#### Exercise goal
Every line below that holds the string "joints" should be copied out.

--- Begin ---

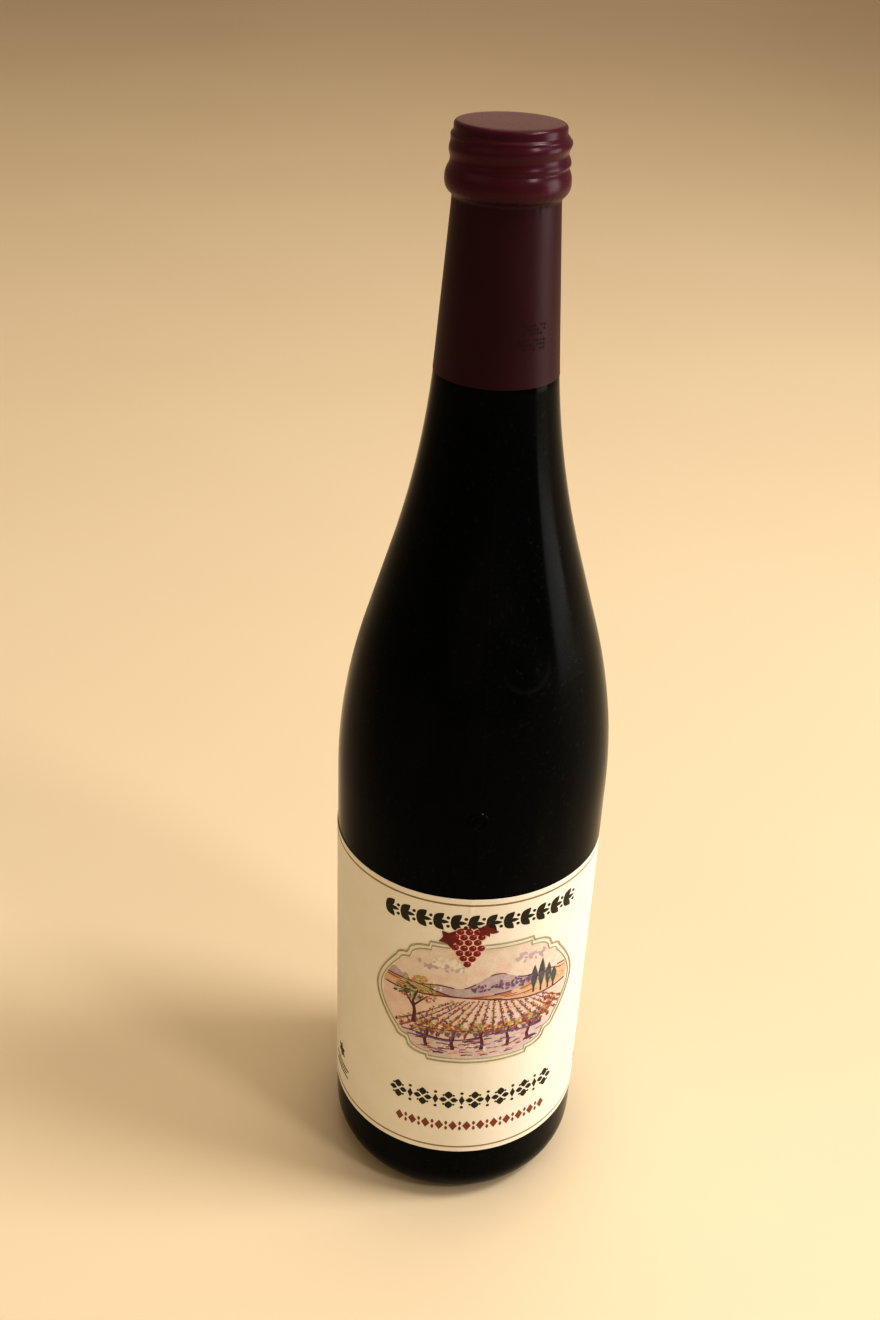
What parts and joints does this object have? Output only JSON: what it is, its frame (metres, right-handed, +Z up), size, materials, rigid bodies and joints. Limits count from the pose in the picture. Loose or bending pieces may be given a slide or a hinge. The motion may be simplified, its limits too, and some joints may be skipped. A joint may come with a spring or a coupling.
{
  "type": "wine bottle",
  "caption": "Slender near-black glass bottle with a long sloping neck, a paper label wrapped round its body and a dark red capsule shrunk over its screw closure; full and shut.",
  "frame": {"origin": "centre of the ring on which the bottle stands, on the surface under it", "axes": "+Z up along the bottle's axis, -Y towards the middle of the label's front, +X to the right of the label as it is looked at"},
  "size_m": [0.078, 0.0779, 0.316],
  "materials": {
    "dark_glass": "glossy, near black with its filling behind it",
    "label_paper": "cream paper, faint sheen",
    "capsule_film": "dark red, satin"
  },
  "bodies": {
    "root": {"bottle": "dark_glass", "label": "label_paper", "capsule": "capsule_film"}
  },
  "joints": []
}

--- End ---
--- Begin ---

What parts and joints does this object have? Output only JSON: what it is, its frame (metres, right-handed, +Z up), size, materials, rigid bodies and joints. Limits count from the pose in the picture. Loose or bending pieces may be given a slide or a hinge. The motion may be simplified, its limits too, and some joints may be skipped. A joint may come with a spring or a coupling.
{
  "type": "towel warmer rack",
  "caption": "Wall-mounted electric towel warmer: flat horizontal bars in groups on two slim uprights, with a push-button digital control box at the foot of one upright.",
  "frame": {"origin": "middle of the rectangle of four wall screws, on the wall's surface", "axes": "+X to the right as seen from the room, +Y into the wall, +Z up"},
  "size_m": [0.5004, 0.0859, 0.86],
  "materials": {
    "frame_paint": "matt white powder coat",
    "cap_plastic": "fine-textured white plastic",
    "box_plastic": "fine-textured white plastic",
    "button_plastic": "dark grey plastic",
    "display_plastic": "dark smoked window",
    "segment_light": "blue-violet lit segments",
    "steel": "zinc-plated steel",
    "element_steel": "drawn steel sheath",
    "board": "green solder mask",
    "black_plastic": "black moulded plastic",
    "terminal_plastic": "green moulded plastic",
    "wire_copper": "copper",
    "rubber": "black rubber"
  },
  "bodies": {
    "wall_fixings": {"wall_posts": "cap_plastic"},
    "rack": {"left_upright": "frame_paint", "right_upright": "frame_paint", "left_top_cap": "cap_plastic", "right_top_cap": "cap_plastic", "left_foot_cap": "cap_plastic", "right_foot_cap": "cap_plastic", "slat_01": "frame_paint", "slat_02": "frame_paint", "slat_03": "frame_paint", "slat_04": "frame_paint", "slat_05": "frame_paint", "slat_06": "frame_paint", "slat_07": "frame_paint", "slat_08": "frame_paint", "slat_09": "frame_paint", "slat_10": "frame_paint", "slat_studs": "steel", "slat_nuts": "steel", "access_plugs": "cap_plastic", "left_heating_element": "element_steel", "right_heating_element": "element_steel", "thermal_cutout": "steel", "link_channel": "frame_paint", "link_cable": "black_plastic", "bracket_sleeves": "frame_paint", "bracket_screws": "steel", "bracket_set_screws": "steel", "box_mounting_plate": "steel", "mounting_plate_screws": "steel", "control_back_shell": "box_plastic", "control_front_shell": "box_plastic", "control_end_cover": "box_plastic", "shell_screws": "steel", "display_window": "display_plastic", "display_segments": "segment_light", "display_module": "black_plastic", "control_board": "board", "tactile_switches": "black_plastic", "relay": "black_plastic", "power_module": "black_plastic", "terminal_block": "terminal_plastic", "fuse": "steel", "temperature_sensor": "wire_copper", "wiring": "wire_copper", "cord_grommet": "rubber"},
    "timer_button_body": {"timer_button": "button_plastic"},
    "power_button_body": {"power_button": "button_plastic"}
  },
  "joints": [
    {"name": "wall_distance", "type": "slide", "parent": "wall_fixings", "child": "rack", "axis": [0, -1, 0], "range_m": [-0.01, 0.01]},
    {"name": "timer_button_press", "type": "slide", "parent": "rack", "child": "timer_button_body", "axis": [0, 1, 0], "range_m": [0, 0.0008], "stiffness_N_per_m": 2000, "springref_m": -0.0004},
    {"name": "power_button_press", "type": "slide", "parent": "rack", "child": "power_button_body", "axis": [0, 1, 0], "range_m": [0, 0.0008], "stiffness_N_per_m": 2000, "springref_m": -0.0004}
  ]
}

--- End ---

#### Answer to the task
What parts and joints does this object have? Output only JSON: what it is, its frame (metres, right-handed, +Z up), size, materials, rigid bodies and joints. Limits count from the pose in the picture. Loose or bending pieces may be given a slide or a hinge. The motion may be simplified, its limits too, and some joints may be skipped. A joint may come with a spring or a coupling.
  "joints": []
What parts and joints does this object have? Output only JSON: what it is, its frame (metres, right-handed, +Z up), size, materials, rigid bodies and joints. Limits count from the pose in the picture. Loose or bending pieces may be given a slide or a hinge. The motion may be simplified, its limits too, and some joints may be skipped. A joint may come with a spring or a coupling.
  "joints": [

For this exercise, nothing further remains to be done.